Plans to Curb Protests Under Fire in Kyrgyzstan

Opponents say a year-long freeze on demonstrations would go against the constitution and the whole spirit of political change.

Plans to Curb Protests Under Fire in Kyrgyzstan

Opponents say a year-long freeze on demonstrations would go against the constitution and the whole spirit of political change.

A controversial proposal to impose a ban on demonstrations in Kyrgyzstan has drawn a furious reaction from politicians and activists alike. For many, the civil liberties issue goes to the heart of what the new Kyrgyz administration is supposed to be about.


On October 10, Kambaraly Kongantiev, the chairman of the parliamentary committee which deals with legislation and human rights, asked his colleagues to consider introducing a one-year moratorium on “protests, marches or events that pursue as their goal the overthrow of state power and the dissolution of parliament”.
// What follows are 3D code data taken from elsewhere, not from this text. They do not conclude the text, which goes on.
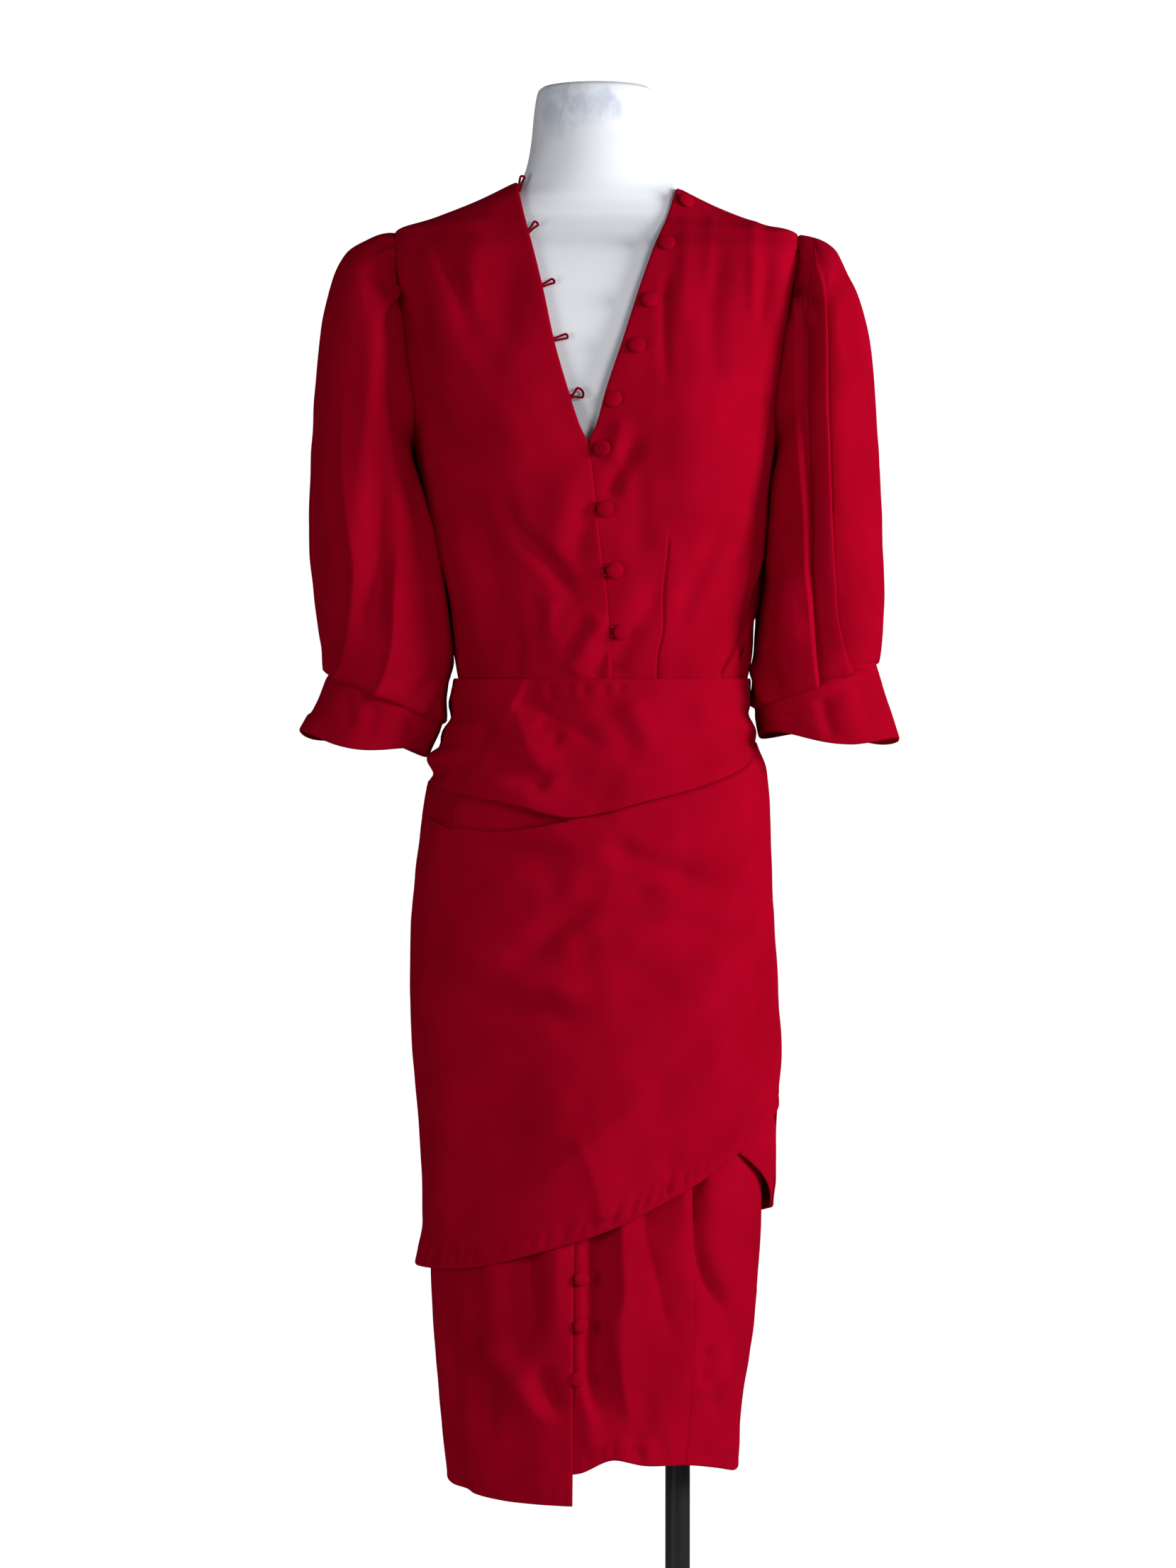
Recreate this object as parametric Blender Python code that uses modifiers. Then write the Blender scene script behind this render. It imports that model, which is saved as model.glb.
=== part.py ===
"""A midi dress with a button-through front, worn by a limbless torso form on a pole stand.

Run it in Blender 4.5: blender --background --python part.py
Units are metres, +Z is up, the dress faces -Y and the floor is z = 0. The wearer's right is -X.
Angles turn round the upright axis from centre front (0) towards the wearer's left (90).
"""
import math
from collections import namedtuple

import bmesh
import bpy
from mathutils import Matrix, Vector

# ---------------------------------------------------------------- driving dimensions
CLOTH = 0.0012              # wall of every cloth piece
SEAM_GAP = 0.0003           # free space left at each seam
LAP_LIFT = 0.0026           # how far the right front stands off the left front that it laps
WAIST_Z = 1.030             # top edge of the draped overskirt
WAIST_SEAM_Z = 1.018        # bodice to underskirt, hidden under the drape
ARMPIT_Z = 1.215
SHOULDER_Z = 1.4075         # shoulder point, where the sleeve head starts
NECK_Z = 1.450              # where shoulder seam and neckline meet
BACK_NECK_DROP = 0.015      # the back neckline dips this far at its middle
SHOULDER_DROP = (0.0045, 0.0095)    # how far the right and the left neck point have sunk
SLEEVE_OFF_BODY = 0.0032    # the sleeves' middle surface stays this far off the body's
BUST_X, BUST_Z = 0.078, 1.232
BUST_WIDE, BUST_TALL = 0.044, 0.052
BUST_RISE = 0.011
SKIRT_HEM_Z = 0.352         # level hem of the underskirt's right front and back
UNDER_LAYER_TOP_Z = 0.885   # the under layer is sewn in from here down, hidden by the drape

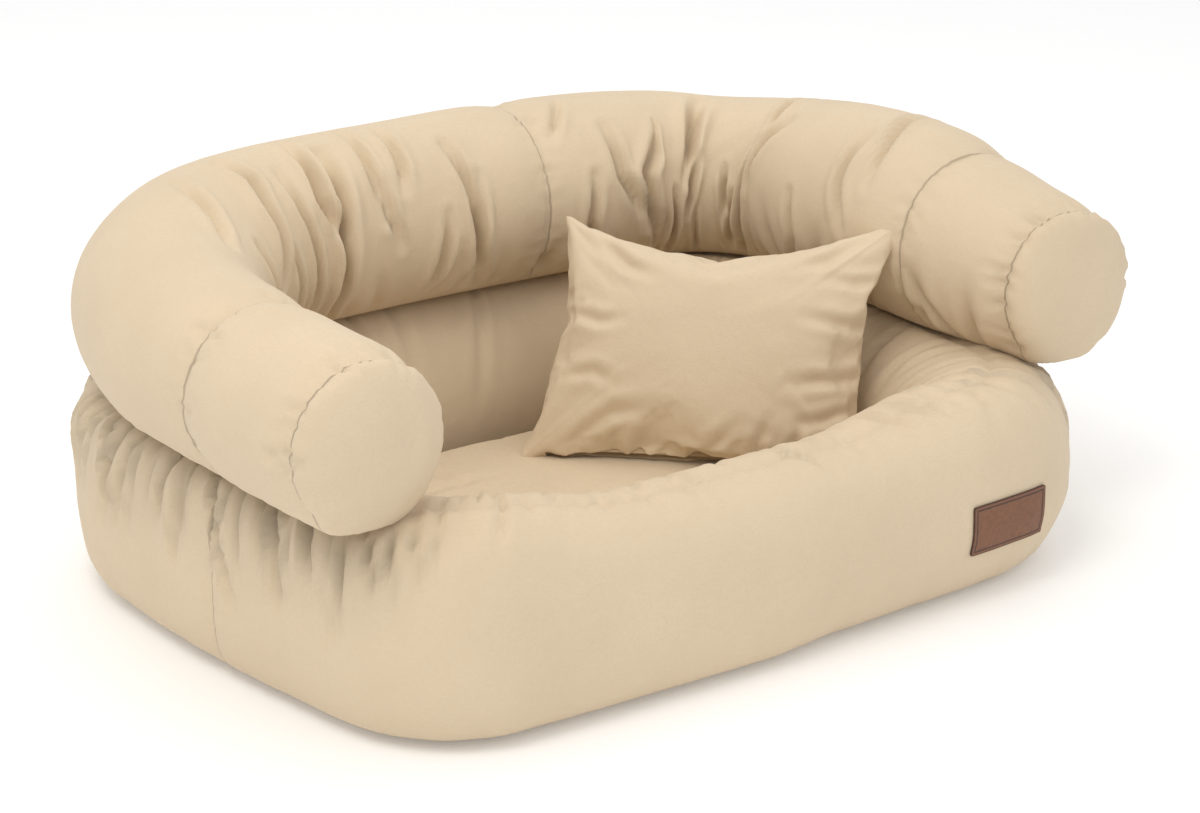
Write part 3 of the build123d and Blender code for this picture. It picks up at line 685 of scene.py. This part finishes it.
def makeSlab():
    bm = bmesh.new()
    bmesh.ops.create_cube(bm, size=1)
    bmesh.ops.scale(bm, vec=seat["size"], verts=bm.verts)
    upright = [edge for edge in bm.edges if isUpright(edge, seat["size"][2] * 0.5)]
    bmesh.ops.bevel(bm, geom=upright, offset=seat["corner"], segments=seat["cornerSteps"], affect="EDGES",
                    profile=0.5, material=-1)
    rim = [edge for edge in bm.edges if isRim(edge)]
    bmesh.ops.bevel(bm, geom=rim, offset=seat["edge"], segments=seat["edgeSteps"], affect="EDGES",
                    profile=0.5, material=-1)
    bmesh.ops.translate(bm, vec=seat["middle"], verts=bm.verts)
    bmesh.ops.recalc_face_normals(bm, faces=bm.faces)
    return meshObject("seatCushion", bm)


def remesh(obj):
    change = obj.modifiers.new("remesh", "REMESH")
    change.mode = "VOXEL"
    change.voxel_size = seat["voxel"]
    applyModifiers(obj)
    soften = obj.modifiers.new("soften", "SMOOTH")
    soften.iterations = seat["smoothings"]
    applyModifiers(obj)


def makeSeat():
    obj = makeSlab()
    remesh(obj)
    inflate(obj, seat["blow"])
    refine(obj)
    points, normals = readPoints(obj), readNormals(obj)
    x, y = points[:, 0], points[:, 1]
    side = soft(1 - np.abs(normals[:, 2]) / 0.7)
    gap = points[:, 2] - seat["seamLevel"]
    move = -side * sum(groove(gap, width, depth) for width, depth in seat["seamPinches"])
    ring = np.arctan2(y - seat["middle"][1], x * seat["seamOval"]) * seat["seamRound"]
    half = math.pi * seat["seamRound"]
    move += side * pleatRow(seat["seamRow"], (-half, half), ring, np.abs(gap))
    top = soft(normals[:, 2])
    move += top * seat["puff"] * cloudy(*seat["puffWaves"])(x, y)
    for path, width, depth in seatFolds:
        move += top * foldDepth(x, y, path, width, depth)
    points += normals * move[:, None]
    points[:, 2] = np.maximum(points[:, 2], seat["bottom"])
    writePoints(obj, points)
    return obj


seatCushion = makeSeat()
print("seat made", len(seatCushion.data.vertices))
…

The proposed ban would cover any public activity involving “calls for subversive action designed to destabilise the situation and hinder the work of government and law-enforcement bodies”.


In an interview with IWPR, Kongantiev explained that he had submitted the proposal to give Kyrgyzstan’s new government and president some space to get down to work, and to alleviate the present volatile situation in which sporadic demonstrations continue to take place in support of a wide range of demands.


“There have been more land seizures, protests and pickets are being organised, and calls for a new revolution have been heard,” he said. “My plan sets out to stabilise the social and political situation. It’s a demand that has come from the people themselves, my voters, who are tired of the protest fever.”


In the proposal, Kongantiev says the moratorium would not represent a denial of civil liberties and democracy, but is instead “perhaps the only condition under which the state and each individual citizen can resume normal activity”.


Opponents of the scheme say it harks back to the days of President Askar Akaev, who was ousted following widespread demonstrations in March.


Similar restrictions were imposed at local government level in 2002, requiring protesters to seek permission ten days before a planned demonstration. When these rules were invoked to break up an unsanctioned meeting in the southern town of Aksy in March 2002, police fired into a crowd of demonstrators, leaving six dead. The incident sparked massive protests over several months, and which in many ways were the inspiration for the 2005 wave of demonstrations.


Though deputies have not yet debated Kongantiev’s appeal, it has garnered some early support.


“We need to revive the economy and pass a new constitution, but we have endless protests and seizures of land, state institutions and natural resources,” said Kubanychbek Isabekov, a parliamentary deputy. “All this disorder does not benefit Kyrgyzstan. It is time to put a stop to the chaos.”


The majority of parliamentary deputies and civil society activists have reacted negatively to Kongantiev’s proposal, with many arguing that it does violate constitutional rights to freedom of assembly and expression.


According to deputy Bolot Maripov, “Passing this initiative will be the first step towards totalitarianism.”


Khait Aikynov, chairman of the Coalition of NGOs for Democracy and Civil Society, commented, “It is puzzling that this initiative has been put forward by the chairman of a committee which is supposed to be standing up for citizens’ constitutional rights and freedoms.”


The proposal may be received more favourably by the government, which in recent weeks has shown signs of growing irritation with the frequent protests still sweeping Kyrgyzstan.


On October 12, the cabinet submitted a proposal of its own to parliament that would impose longer prison sentences of up to eight years for people who seize buildings or television and radio stations. The legislative committee which Kongantiev heads ruled that the proposed changes were not in contravention of the constitution, so the bill will now go before parliament.


The government justified its tougher measures by arguing that the unchecked protests endanger the lives of Kyrgyz citizens.


Critics, however, remain unconvinced. “It is impossible to achieve political stability through prohibition,” said political analyst Nur Omarov. “On the contrary, the danger of authoritarianism appears.”


Some policemen say banning protests would make their lives a lot easier.


“As soon as 30 or so people gather on a square, we call in the traffic police, officers on the beat, district policemen - a total of up to 60 people plus equipment and cars,” said one officer who asked not to be named. “Ordinary citizens suffer because they’re waiting for the police to protect them from thieves and thugs.”


Deputy Interior Minister Temirkan Subanov agreed that many police would support a ban, “Law-enforcement staff have already spent virtually the entire year on the scene at protests, and it’s time for them to do their main job. And it’s time for the people to take a rest and calm down.”


Leila Saralaeva is an IWPR contributor in Bishkek.